Depuis deux ans, c'est bien la conjonction de mesures prises en faveur des entreprises et des mesures favorables au pouvoir d'achat qui ont produit ce résultat. Mais de la même manière, personne ne nie, surtout pas dans la majorité, que pour positif que cela soit, les inégalités sociales et territoriales, le chômage, qui reste bien trop élevé, tout ce qui s'est cristallisé ces derniers mois dans la crise sociale et du pouvoir de vivre est loin, très loin d'être résolu.
S'il ne s'agit pas de changer de cap, il est impératif d'aller beaucoup plus loin, plus fort, plus vite, pour s'attaquer à ce que ce programme de stabilité relève comme étant les faiblesses structurelles de notre pays. Je pense notamment aux difficultés d'insertion des jeunes et des personnes peu qualifiées sur le marché du travail ; je pense à la permanence d'inégalités socio-scolaires plus fortes en France qu'à l'étranger ; je pense encore à l'accès inéquitable à la santé et au logement, au décrochage de certains territoires de vie de millions de Français, situés à l'écart des métropoles ou des centres dynamiques, mais où les inégalités sont également très fortes.

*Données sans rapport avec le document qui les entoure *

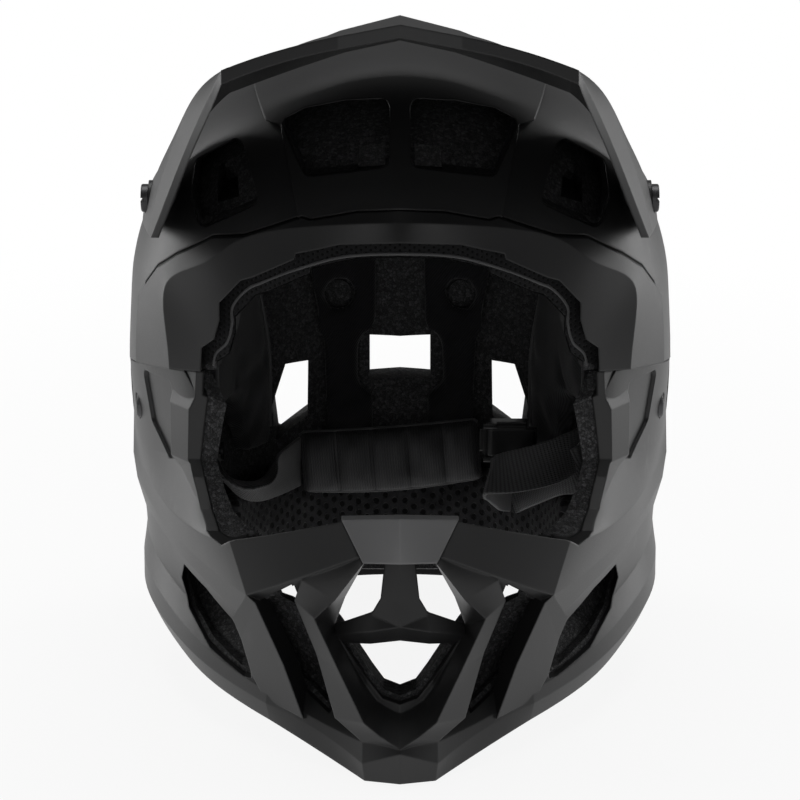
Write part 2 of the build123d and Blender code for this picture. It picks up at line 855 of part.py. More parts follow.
star_arm_up_shares = [
    [(-0.05, 0.945, 0.85), (0.0, 0.962, 0.85), (0.05, 0.945, 0.85), (0.0, 0.915, 0.85)],
    [(-0.066, 0.945, 0.69), (0.0, 0.968, 0.68), (0.066, 0.945, 0.69), (0.0, 0.91, 0.69)],
    [(-0.10, 0.934, 0.62), (0.0, 0.973, 0.593), (0.10, 0.934, 0.62), (0.0, 0.90, 0.60)],
]
star_arm_side_shares = [
    [(0.0, 0.935, 0.70), (0.0, 0.973, 0.593), (0.0, 0.934, 0.52), (0.0, 0.89, 0.60)],
    [(0.10, 0.934, 0.63), (0.10, 0.945, 0.56), (0.10, 0.92, 0.50), (0.09, 0.885, 0.56)],
    [(0.222, 0.89, 0.56), (0.222, 0.90, 0.525), (0.222, 0.885, 0.485), (0.20, 0.87, 0.525)],
]


@functools.cache
def star_arms():
    """The three arms in the mouth opening."""
    up = strut([placed(row) for row in star_arm_up_shares])
    side = strut([placed(row) for row in star_arm_side_shares])
    return up + side + mirrored(side)


def make_star():
    """The three armed grille that stands in the mouth opening."""
    return largest(star_arms() - frame_solid())


# The energy absorbing liners

foam_gap = 0.4
foam_front_wall = 27.0
vent_floor = 12.0  # how deep the foam lies at the bottom of a vent
port_step = 5.5  # how far the foam reaches into the eye port past the frame
chin_foam_depth = 18.0
foot_rise = 1.5  # the chin foam ends this high above the ground
post_foam_shares = [1, 1, 1, 1, 0.58, 0.58, 0.85, 1]  # how much of its depth the posts have
window_step = 2.2  # how far the chin foam reaches into each window
pocket_depth = 11.0  # how deep the foam lies behind the side and slot vents
# the small way through the foam at the top of a slot vent
slot_way_shares = [(0.425, 0.665), (0.372, 0.70), (0.352, 0.64), (0.362, 0.585), (0.41, 0.61)]
# small holes through the foam in the middle of the two brow vents
brow_hole_shares = [(0.05, 0.80), (0.15, 0.798), (0.14, 0.86), (0.05, 0.865)]
crown_hole_shares = [(0.30, 0.26), (0.42, 0.20), (0.43, 0.02), (0.32, 0.02)]
temple_hole_shares = [(0.56, 0.78), (0.64, 0.765), (0.65, 0.81), (0.58, 0.83)]


def foam_holes():
    """The tools for the air ways through the foam behind the vents."""
    width, height = shell_half_width, shell_height
    tools = []
    for shares in (brow_hole_shares, temple_hole_shares):
        tools.append(front_prism(across(shares, width, height), 0, far))
    top = across(crown_hole_shares, width, shell_front)
    tools.append(top_prism(top, head_height, shell_height + overrun))
    for shares in (nape_vent_shares, side_exhaust_shares):
        outline = grown(across(shares, width, height), -window_step)
        tools.append(front_prism(outline, -far, 0))
    tools = tools + [mirrored(t) for t in tools]
    middle = as_drawn(across(list(reversed(middle_exhaust_shares)), width, height))
    tools.append(front_prism(grown(middle, -window_step), -far, 0))
    return tools


def make_foam():
    """The foam liner of the dome, hollow for the head, with pockets behind the vents."""
    outer = dome(shell_wall + foam_gap)
    for tool in front_vents() + top_vents():
        outer = outer - tool
    foam = outer + dome(vent_floor)
    for tool in foam_holes():
        foam = foam - tool
    foam = foam - dome(foam_front_wall)
    foam = foam - chin_zone(seam_gap) - eye_port(-port_step) - below_rim(rim_lip)
    for side in (1, -1):
        foam = foam - receiver_room(side)
    return largest(foam)


def chin_foam_section(k):
    """The closed outline of the chin foam at a section."""
    outer = chin_inner(k, chin_wall + foam_gap)
    corners = chin_corners(k)
    inner = [moved_in(corner, k, chin_foam_depth) for corner in corners[CHIN_TOP + 1 :]]
    if k <= chin_kinks[-1]:
        x, reach, z = moved_in(corners[0], k, chin_wall)
        top = (x, reach, z - chin_wall - foam_gap)
        below = tuple((a + b) / 2 for a, b in zip(top, inner[0]))
    else:
        depth = chin_foam_depth * post_foam_shares[k]
        top = moved_in(corners[0], k, depth)
        below = moved_in(corners[1], k, depth)
    return [place(*corner) for corner in outer + list(reversed([top, below] + inner))]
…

Dans cette situation, un double défi s'impose à nous. Premièrement, d'ici à 2022, la conjoncture économique européenne et mondiale risque de durcir l'équation. Pas que pour nous ! Regardons l'Allemagne, l'Italie, la Grande-Bretagne ! Regardons en face les risques de déréglementation sur les continents américain et asiatique ! N'attendons pas une nouvelle crise mondiale sans nous préparer à réagir ! Deuxièmement, nous avons ici, en France, la spécificité de connaître un niveau de dépenses publiques et de prélèvements obligatoires particulièrement élevé. C'est le produit d'une longue histoire collective, à laquelle toutes les forces politiques de cet hémicycle ont participé. Il faut d'ailleurs nous en honorer, puisque cette histoire a permis d'atteindre nos grandes priorités nationales d'éducation, de santé, de protection sociale, de recherche, d'énergie et, aujourd'hui, d'écologie, mais elle ne produit plus de solidarité et ne porte plus la croissance.
Il ne s'agit donc pas de se lancer des anathèmes ou de se faire donneurs de leçons sitôt que l'on siège dans l'opposition. En moins de vingt ans, les dépenses publiques ont augmenté de 2 % par an entre 2002 et 2007, de 1,4 % entre 2007 et 2012 et de 1 % entre 2012 et 2017, sans que les Français ne ressentent une amélioration des services publics – sinon, nous n'en serions pas là !
Dans le même temps, faute de croissance et d'un niveau d'emploi de masse, les prélèvements obligatoires n'ont cessé d'augmenter. Ils sont à présent supérieurs de sept points de PIB à la moyenne de la zone euro et de huit points de PIB à celle de l'Union européenne.
Dès lors, nous avons la responsabilité collective et de répondre aux besoins des Français, et de réduire la charge de la dette ainsi que le déficit public de la France. L'exercice est tellement difficile qu'il a souvent été remis à plus tard, faute – notamment lors du précédent quinquennat – de disposer de majorités cohérentes et courageuses.